For the reasons set out in Sections C and D, I reject Mr McGlinn’s application for a Bullock/Sanderson order in respect of WL’s costs. It would be wrong in principle, and wrong on the facts, to make HTA pay any part of those costs. Thus Mr McGlinn will be liable for WL’s costs of the defects issues, and liable for his own costs of pursuing WL on those defects issues.
I consider that this is precisely the sort of case in which an issue-based costs order should be made. In all the circumstances, no other type of costs order would do justice between the parties.
As between Mr McGlinn and HTA, I have concluded that the parties each spent 65% of their HTA-related time/costs on the liability issues and 35% of their HTA-related time/costs on the causation/quantum issues. For the reasons set out above, I have concluded that Mr McGlinn is to be regarded as the (qualified) winner on the liability issues, and HTA are to be regarded as the (rather less qualified) winners on the causation/quantum issues. Taking into account the appropriate deductions to reflect a more detailed analysis of their respective success and failure, I have concluded that HTA should pay Mr McGlinn 45% of his costs incurred as against them, and that Mr McGlinn should pay 25% of HTA’s costs of the action. I decline, at least at this stage, to net off these percentages.
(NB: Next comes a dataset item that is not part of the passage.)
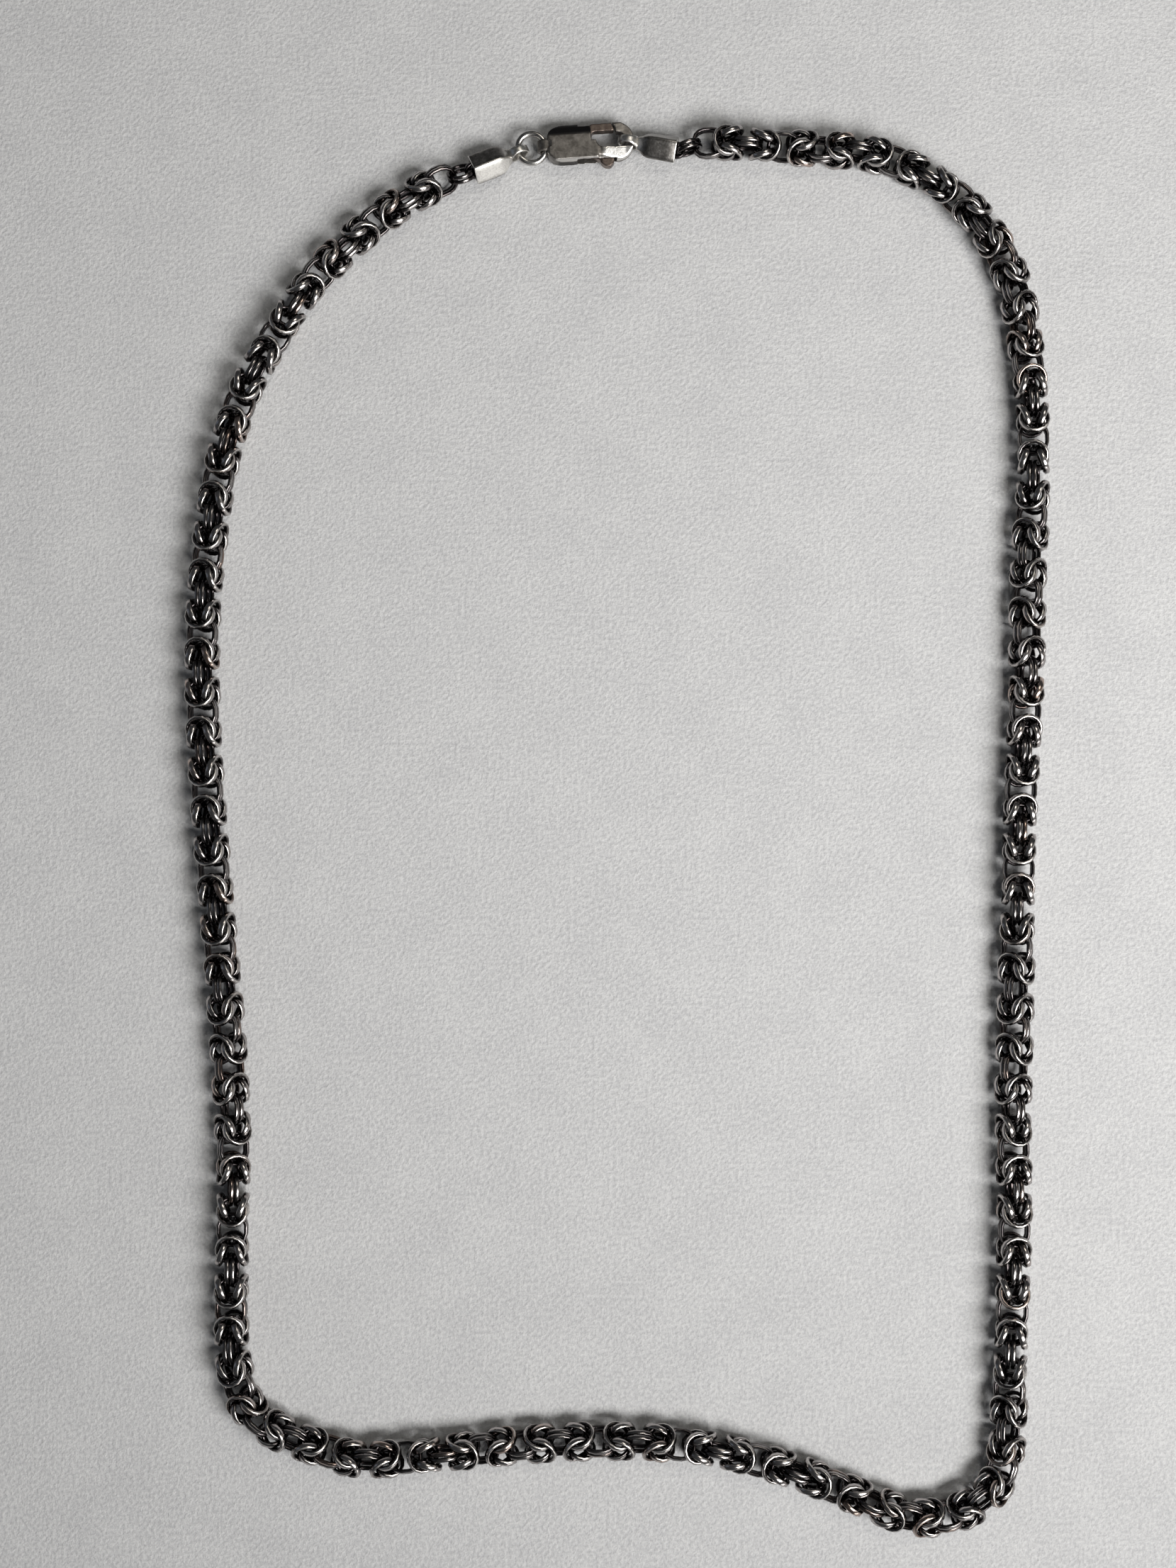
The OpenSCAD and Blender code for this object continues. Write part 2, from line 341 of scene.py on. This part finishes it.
LOOP_POINTS = [
    [-19.2, 92.6], [-21, 91.8],
    [-25, 90.5], [-29.5, 88], [-34, 85], [-38.5, 81], [-43, 76.5], [-46.5, 71.5],
    [-49.5, 66.5], [-52.5, 61], [-54.5, 55.5], [-56, 50], [-57, 44], [-58.4, 30],
    [-58.4, 16], [-57.5, 2], [-56, -14], [-54.5, -30], [-53.5, -46], [-53.5, -60],
    [-53.5, -69.5], [-53, -76], [-51, -81.5], [-46.5, -85], [-41, -87], [-35.5, -88.5],
    [-27.5, -88], [-13.5, -86.5], [0.5, -86], [12.5, -87], [24, -90], [33, -93.5],
    [40, -96.1], [46.3, -95.5], [51, -92.3], [53, -87], [53.5, -80], [54, -69],
    [54.5, -55], [54.5, -41], [55, -27], [55.5, -13], [56, 1], [57, 17],
    [57.5, 33], [58.4, 47], [58.4, 57], [57.6, 66], [56.2, 74.6], [53.7, 80.7],
    [50.2, 85.8], [45.6, 89.8], [40, 92.7], [35, 94.3], [29, 94.8], [22.5, 95.3],
    [16.5, 95.8], [12, 95.7], [8.6, 94.8], [6.7, 95.1]]
# Points worked out between one point of the loop and the next.
LOOP_STEPS = 48
# The height of the chain's middle line.
CHAIN_HEIGHT = 2.4
# How far behind and ahead the loop's direction is read.
SIGHT = 0.8
KNOTS = 94
# The even step from knot to knot, and the length along the loop at the first.
KNOT_PITCH = 5.446
FIRST_KNOT = 10.12


class Loop:
    """A Catmull-Rom curve through the points, measured along its length in millimetres.

    Between b and c, with a before and d after, the point at u, from 0 to 1, is
    (2b + (c - a)u + (2a - 5b + 4c - d)u^2 + (3b - a - 3c + d)u^3) / 2.
    """

    def __init__(self, points):
        p = np.array(points, float)
        p = np.vstack([2 * p[0] - p[1], p, 2 * p[-1] - p[-2]])
        u = (np.arange(LOOP_STEPS) / LOOP_STEPS)[None, :, None]
        a, b, c, d = (p[k:len(p) - 3 + k, None, :] for k in range(4))
        curve = (2 * b + (c - a) * u + (2 * a - 5 * b + 4 * c - d) * u**2
                 + (3 * b - a - 3 * c + d) * u**3) / 2
        self.line = np.vstack([curve.reshape(-1, 2), p[-2:-1]])
        step = np.hypot(*np.diff(self.line, axis=0).T)
        self.along = np.concatenate([[0], np.cumsum(step)])
        self.length = self.along[-1]

    def at(self, s, turn):
        """Middle and direction of the chain and its two sides at the lengths s, as rows of x, y, z.

        For an angle of turn about the direction, the first side is left cos - up sin and the second
        is up cos + left sin.
        """
        def point(q):
            return np.stack([np.interp(q, self.along, self.line[:, k]) for k in (0, 1)], -1)

        way = point(s + SIGHT) - point(s - SIGHT)
        way /= np.linalg.norm(way, axis=1, keepdims=True)
        flat = np.zeros(len(s))
        middle = np.column_stack([point(s), flat + CHAIN_HEIGHT])
        ahead = np.column_stack([way, flat])
        left = np.column_stack([-way[:, 1], way[:, 0], flat])
        up = np.array([[0, 0, 1.0]])
        c = np.cos(turn)[:, None]
        d = np.sin(turn)[:, None]
        return middle, ahead, left * c - up * d, up * c + left * d


KNOT_DRIFT = [
    # knot, millimetres that it lies past its even place
    [0, -0.9], [12, -0.2], [30, 1.3], [42, -0.3], [50, 0.2], [57, -1], [66, -0.2], [80, 0.9], [93, -1.1]]


def knot_places():
    """Length along the loop at each knot: an even pitch with a slight stretch and crowding."""
    j = np.arange(KNOTS)
    knot, drift = np.array(KNOT_DRIFT).T
    return FIRST_KNOT + KNOT_PITCH * j + np.interp(j, knot, drift)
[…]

I consider that, in the round, the orders that I have made as between HTA and Mr McGlinn reflect the broad justice of their respective positions. Whilst Mr McGlinn should be regarded as (just about) the winner, his recovery of about 14% of his overall claim, and his large scale failure on the causation/quantum issues, must count against him significantly in costs. I believe that my issue-based costs order achieves the necessary justice as between the parties. And although I have not ultimately made the order for which either set of counsel contended so eloquently, I am, as ever, grateful to all four of them for their detailed research and careful submissions.